In a meeting on March 26 with several hundred members of the Brotherhood’s younger generation, Mohamed and his colleagues declared that they were officially cutting ties with the MB. As Mohamed was careful to point out, he did not split off from the MB because he disagreed with the group’s political or religious principles. Instead, he fundamentally disagreed with what he saw as the MB’s mixing of preaching and politics as it sought to garner political support leading up to the first elections in the post-Mubarak Egypt. While Mohamed himself had taken part in both fields (preaching and politics), he steadfastly maintained that two must remain separate. The MB devotes a great deal of effort to maintaining a presence at local mosques and spreading its version of Islamic values to the attendees therein. In Mohamed’s opinion, however, the MB’s preaching had begun to cross over into the political realm. As he explained to me in one of our earlier conversations, bringing politics into the mosque has the potential to sow division and detract from the Brotherhood’s political and religious goals. “Politics is a matter of choice,” he said, “you pick the person or the party that you think best represents you. Disagreement is normal. The problem with mixing preaching and politics is that if someone disagrees with your politics, that disagreement can carry over to religion, too. Our opponents will then seem to be arguing not only against our politics, but also against religion as a whole. If that happened, it would sully both our name and Islam as a whole.”

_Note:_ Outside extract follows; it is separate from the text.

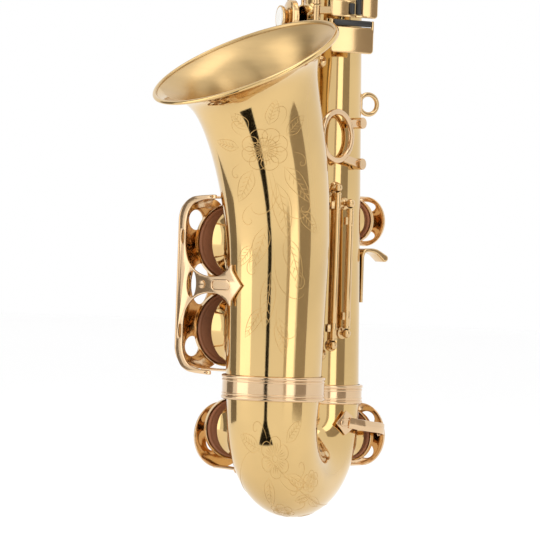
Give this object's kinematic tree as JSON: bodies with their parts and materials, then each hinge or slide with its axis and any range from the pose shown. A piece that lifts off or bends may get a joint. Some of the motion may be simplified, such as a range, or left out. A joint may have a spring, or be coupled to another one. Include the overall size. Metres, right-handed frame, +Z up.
{
  "type": "alto saxophone",
  "caption": "Conical brass wind instrument with a bow, a flared bell, hinged pad keys, a little-finger table with rollers, a turning neck and a beaked mouthpiece.",
  "frame": {"origin": "centre of the strap ring on the back of the body tube", "axes": "+Z up along the body tube towards the neck, -Y towards the bell and the audience, +Y towards the player, +X to the player's left"},
  "size_m": [0.1207, 0.3403, 0.6756],
  "materials": {
    "lacquer": "clear-lacquered and polished, with engraved flowers on bell and bow",
    "key_brass": "clear-lacquered and polished",
    "steel": "turned rod",
    "leather": "soft tan pad with a domed brass resonator",
    "black_nylon": "satin black",
    "ebonite": "polished hard rubber",
    "cork": "sanded cork",
    "cane": "scraped cane"
  },
  "bodies": {
    "body": {"body_tube": "lacquer", "bow": "lacquer", "bell": "lacquer", "lower_stack_rod": "steel", "upper_stack_rod": "steel", "bell_key_rod": "steel", "body_ferrule": "key_brass", "bell_ferrule": "key_brass", "bell_key_guard": "key_brass", "g_sharp_guard": "key_brass", "low_c_guard": "key_brass", "low_c_sharp_guard": "key_brass", "bell_brace": "key_brass", "strap_ring": "key_brass", "thumb_hook": "key_brass", "thumb_rest": "black_nylon", "neck_receiver": "key_brass"},
    "low_b_flat": {"low_b_flat_key": "key_brass", "low_b_flat_pad": "leather"},
    "low_b": {"low_b_key": "key_brass", "low_b_pad": "leather"},
    "low_c": {"low_c_key": "key_brass", "low_c_pad": "leather"},
    "low_c_sharp": {"low_c_sharp_key": "key_brass", "low_c_sharp_pad": "leather"},
    "low_e_flat": {"low_e_flat_key": "key_brass", "low_e_flat_pad": "leather"},
    "g_sharp": {"g_sharp_key": "key_brass", "g_sharp_pad": "leather"},
    "d": {"d_key": "key_brass"},
    "e": {"e_key": "key_brass"},
    "f": {"f_key": "key_brass"},
    "f_sharp": {"f_sharp_key": "key_brass"},
    "g": {"g_key": "key_brass"},
    "a": {"a_key": "key_brass"},
    "b": {"b_key": "key_brass"},
    "side_b_flat": {"side_b_flat_key": "key_brass"},
    "side_c": {"side_c_key": "key_brass"},
    "palm_d": {"palm_d_key": "key_brass"},
    "palm_e_flat": {"palm_e_flat_key": "key_brass"},
    "palm_f": {"palm_f_key": "key_brass"},
    "b_flat_touch": {"b_flat_touch": "key_brass"},
    "b_flat_roller": {"b_flat_roller": "black_nylon"},
    "c_sharp_touch": {"c_sharp_touch": "key_brass"},
    "c_sharp_roller": {"c_sharp_roller": "black_nylon"},
    "b_touch": {"b_touch": "key_brass"},
    "b_roller": {"b_roller": "black_nylon"},
    "g_sharp_touch": {"g_sharp_touch": "key_brass"},
    "low_c_sharp_lever": {"low_c_sharp_lever": "key_brass"},
    "low_b_lever": {"low_b_lever": "key_brass"},
    "low_b_flat_lever": {"low_b_flat_lever": "key_brass"},
    "neck_screw": {"neck_screw": "key_brass"},
    "neck": {"neck_tube": "lacquer", "neck_cork": "cork", "mouthpiece": "ebonite", "reed": "cane", "ligature": "key_brass"},
    "neck_octave": {"neck_octave_key": "key_brass"},
    "octave_lever": {"octave_lever": "key_brass"}
  },
  "joints": [
    {"name": "low_b_flat_hinge", "type": "hinge", "parent": "body", "child": "low_b_flat", "pos_m": [-0.03031, -0.06062, -0.0946], "axis": [0, 0, -1], "range_deg": [-13.5, 0], "stiffness_Nm_per_rad": 0.08},
    {"name": "low_b_hinge", "type": "hinge", "parent": "body", "child": "low_b", "pos_m": [-0.03031, -0.06062, -0.15], "axis": [0, 0, -1], "range_deg": [-13.5, 0], "stiffness_Nm_per_rad": 0.08},
    {"name": "low_c_hinge", "type": "hinge", "parent": "body", "child": "low_c", "pos_m": [-0.0313, -0.05871, -0.214], "axis": [0, 0, -1], "range_deg": [-10, 0], "stiffness_Nm_per_rad": 0.08},
    {"name": "low_c_sharp_hinge", "type": "hinge", "parent": "body", "child": "low_c_sharp", "pos_m": [-0.03634, 0.004, -0.2195], "axis": [0, 0, 1], "range_deg": [-3, 2], "stiffness_Nm_per_rad": 0.08},
    {"name": "low_e_flat_hinge", "type": "hinge", "parent": "body", "child": "low_e_flat", "pos_m": [-0.04432, -0.00152, -0.145], "axis": [0, 0, 1], "range_deg": [0, 7], "stiffness_Nm_per_rad": 0.08},
    {"name": "g_sharp_hinge", "type": "hinge", "parent": "body", "child": "g_sharp", "pos_m": [-0.03595, 0.00244, -0.077], "axis": [0, 0, 1], "range_deg": [-4, 3], "stiffness_Nm_per_rad": 0.08},
    {"name": "d_hinge", "type": "hinge", "parent": "body", "child": "d", "pos_m": [-0.05207, -0.01466, -0.153], "axis": [0, 0, -1], "range_deg": [-8, 0], "stiffness_Nm_per_rad": 0.08},
    {"name": "e_hinge", "type": "hinge", "parent": "body", "child": "e", "pos_m": [-0.05207, -0.01466, -0.119], "axis": [0, 0, -1], "range_deg": [-8, 0], "stiffness_Nm_per_rad": 0.08},
    {"name": "f_hinge", "type": "hinge", "parent": "body", "child": "f", "pos_m": [-0.05207, -0.01466, -0.086], "axis": [0, 0, -1], "range_deg": [-8, 0], "stiffness_Nm_per_rad": 0.08},
    {"name": "f_sharp_hinge", "type": "hinge", "parent": "body", "child": "f_sharp", "pos_m": [-0.05207, -0.01466, -0.054], "axis": [0, 0, -1], "range_deg": [-8, 0], "stiffness_Nm_per_rad": 0.08},
    {"name": "g_hinge", "type": "hinge", "parent": "body", "child": "g", "pos_m": [-0.04825, -0.02392, -0.009], "axis": [0, 0, -1], "range_deg": [-8, 0], "stiffness_Nm_per_rad": 0.08},
    {"name": "a_hinge", "type": "hinge", "parent": "body", "child": "a", "pos_m": [-0.04825, -0.02392, 0.023], "axis": [0, 0, -1], "range_deg": [-8, 0], "stiffness_Nm_per_rad": 0.08},
    {"name": "b_hinge", "type": "hinge", "parent": "body", "child": "b", "pos_m": [-0.04825, -0.02392, 0.053], "axis": [0, 0, -1], "range_deg": [-8, 0], "stiffness_Nm_per_rad": 0.08},
    {"name": "side_b_flat_hinge", "type": "hinge", "parent": "body", "child": "side_b_flat", "pos_m": [-0.03734, -0.0041, 0.085], "axis": [0, 0, 1], "range_deg": [0, 7], "stiffness_Nm_per_rad": 0.08},
    {"name": "side_c_hinge", "type": "hinge", "parent": "body", "child": "side_c", "pos_m": [-0.04259, -0.01252, 0.119], "axis": [0, 0, 1], "range_deg": [0, 7], "stiffness_Nm_per_rad": 0.08},
    {"name": "palm_d_hinge", "type": "hinge", "parent": "body", "child": "palm_d", "pos_m": [0.00288, -0.03508, 0.135], "axis": [0, 0, -1], "range_deg": [0, 7], "stiffness_Nm_per_rad": 0.08},
    {"name": "palm_e_flat_hinge", "type": "hinge", "parent": "body", "child": "palm_e_flat", "pos_m": [0.00667, -0.01467, 0.175], "axis": [0, 0, -1], "range_deg": [0, 7], "stiffness_Nm_per_rad": 0.08},
    {"name": "palm_f_hinge", "type": "hinge", "parent": "body", "child": "palm_f", "pos_m": [-0.00105, -0.0385, 0.211], "axis": [0, 0, -1], "range_deg": [0, 7], "stiffness_Nm_per_rad": 0.08},
    {"name": "b_flat_touch_hinge", "type": "hinge", "parent": "body", "child": "b_flat_touch", "pos_m": [-0.01729, -0.05131, 0.0385], "axis": [0, 0, 1], "range_deg": [0, 7]},
    {"name": "b_flat_roller_spin", "type": "hinge", "parent": "b_flat_touch", "child": "b_flat_roller", "pos_m": [0.00502, -0.04517, 0.0493], "axis": [0.7071, 0.7071, 0], "continuous": true},
    {"name": "c_sharp_touch_hinge", "type": "hinge", "parent": "body", "child": "c_sharp_touch", "pos_m": [-0.01729, -0.05131, 0.0585], "axis": [0, 0, 1], "range_deg": [-4.2, 2.8]},
    {"name": "c_sharp_roller_spin", "type": "hinge", "parent": "c_sharp_touch", "child": "c_sharp_roller", "pos_m": [0.00459, -0.04559, 0.0585], "axis": [0, 0, 1], "continuous": true},
    {"name": "b_touch_hinge", "type": "hinge", "parent": "body", "child": "b_touch", "pos_m": [-0.01729, -0.05131, 0.064], "axis": [0, 0, 1], "range_deg": [0, 7]},
    {"name": "b_roller_spin", "type": "hinge", "parent": "b_touch", "child": "b_roller", "pos_m": [0.00791, -0.04227, 0.064], "axis": [0, 0, 1], "continuous": true},
    {"name": "g_sharp_touch_hinge", "type": "hinge", "parent": "body", "child": "g_sharp_touch", "pos_m": [-0.01729, -0.05131, 0.086], "axis": [0, 0, 1], "range_deg": [-4, 3]},
    {"name": "low_c_sharp_lever_turn", "type": "hinge", "parent": "body", "child": "low_c_sharp_lever", "pos_m": [0.00555, -0.03917, -0.109], "axis": [0, 0, 1], "range_deg": [-4.2, 2.8]},
    {"name": "low_b_lever_turn", "type": "hinge", "parent": "body", "child": "low_b_lever", "pos_m": [-0.00098, -0.0457, -0.108], "axis": [0, 0, 1], "range_deg": [0, 7]},
    {"name": "low_b_flat_lever_turn", "type": "hinge", "parent": "body", "child": "low_b_flat_lever", "pos_m": [-0.00823, -0.04955, -0.113], "axis": [0, 0, 1], "range_deg": [0, 7]},
    {"name": "neck_screw_turn", "type": "hinge", "parent": "body", "child": "neck_screw", "pos_m": [-0.01832, -0.00223, 0.299], "axis": [1, 0, 0], "continuous": true},
    {"name": "neck_turn", "type": "hinge", "parent": "body", "child": "neck", "pos_m": [-0.01832, -0.02183, 0.292], "axis": [0, 0, 1], "range_deg": [-15, 15]},
    {"name": "neck_octave_hinge", "type": "hinge", "parent": "neck", "child": "neck_octave", "pos_m": [-0.01832, -0.03286, 0.3626], "axis": [1, 0, 0], "range_deg": [0, 2.5]},
    {"name": "octave_lever_hinge", "type": "hinge", "parent": "body", "child": "octave_lever", "pos_m": [-0.02719, -0.0028, 0.189], "axis": [-0.9063, -0.4226, 0], "range_deg": [0, 2.5], "stiffness_Nm_per_rad": 0.08}
  ],
  "couplings": [
    {"joint": "b_flat_touch_hinge", "follows": "low_b_flat_hinge", "ratio": -0.51852},
    {"joint": "low_b_flat_lever_turn", "follows": "low_b_flat_hinge", "ratio": -0.51852},
    {"joint": "b_touch_hinge", "follows": "low_b_hinge", "ratio": -0.51852},
    {"joint": "low_b_lever_turn", "follows": "low_b_hinge", "ratio": -0.51852},
    {"joint": "c_sharp_touch_hinge", "follows": "low_c_sharp_hinge", "ratio": 1.4},
    {"joint": "low_c_sharp_lever_turn", "follows": "low_c_sharp_hinge", "ratio": 1.4},
    {"joint": "g_sharp_touch_hinge", "follows": "g_sharp_hinge", "ratio": 1},
    {"joint": "neck_octave_hinge", "follows": "octave_lever_hinge", "ratio": 1}
  ]
}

That was Mohamed’s official reason for leaving the Brotherhood, and I have no reason to doubt his sincerity. At the same time, however, he and his fellow youth defectors did not disavow the Brotherhood’s ideology. He joined a new party called the “Renaissance Party,” which he described as embracing almost all of the Brotherhood’s values without mixing preaching and politics. He also supports former Brotherhood leader and current presidential candidate Abd-Munam Abu-al-Futuh (who was expelled from the Brotherhood upon declaring his intention to stand in the presidential elections – the MB is not fielding an official candidate for this year’s presidential elections). Mohamed’s continued adherence to Islamist political platforms suggests that there is another factor that contributed to his decision: the split between the older and younger generations of the MB.
While people often think of the Brotherhood as a monolithic institution devoid of any differentiating views on politics or religion, it has become quite clear since the January 25 revolution that the Brotherhood is actually quite diverse. The Brotherhood’s leadership is largely composed of the old guard members whose political views have been hardened by years of repression under the Nasser, Sadat, and Mubarak regimes. The younger generation, however, has shown itself much more amenable to cooperation with non-Islamist groups. Furthermore, the younger generation has publicly chafed against the old guard’s hesitance to turn over leadership positions to them. This split in the Brotherhood continues to grow, and, with defections such as those of Mohamed and his colleagues and the rise of more hardline groups such as the Salafis, the MB no longer has a monopoly on Islamist politics in Egypt.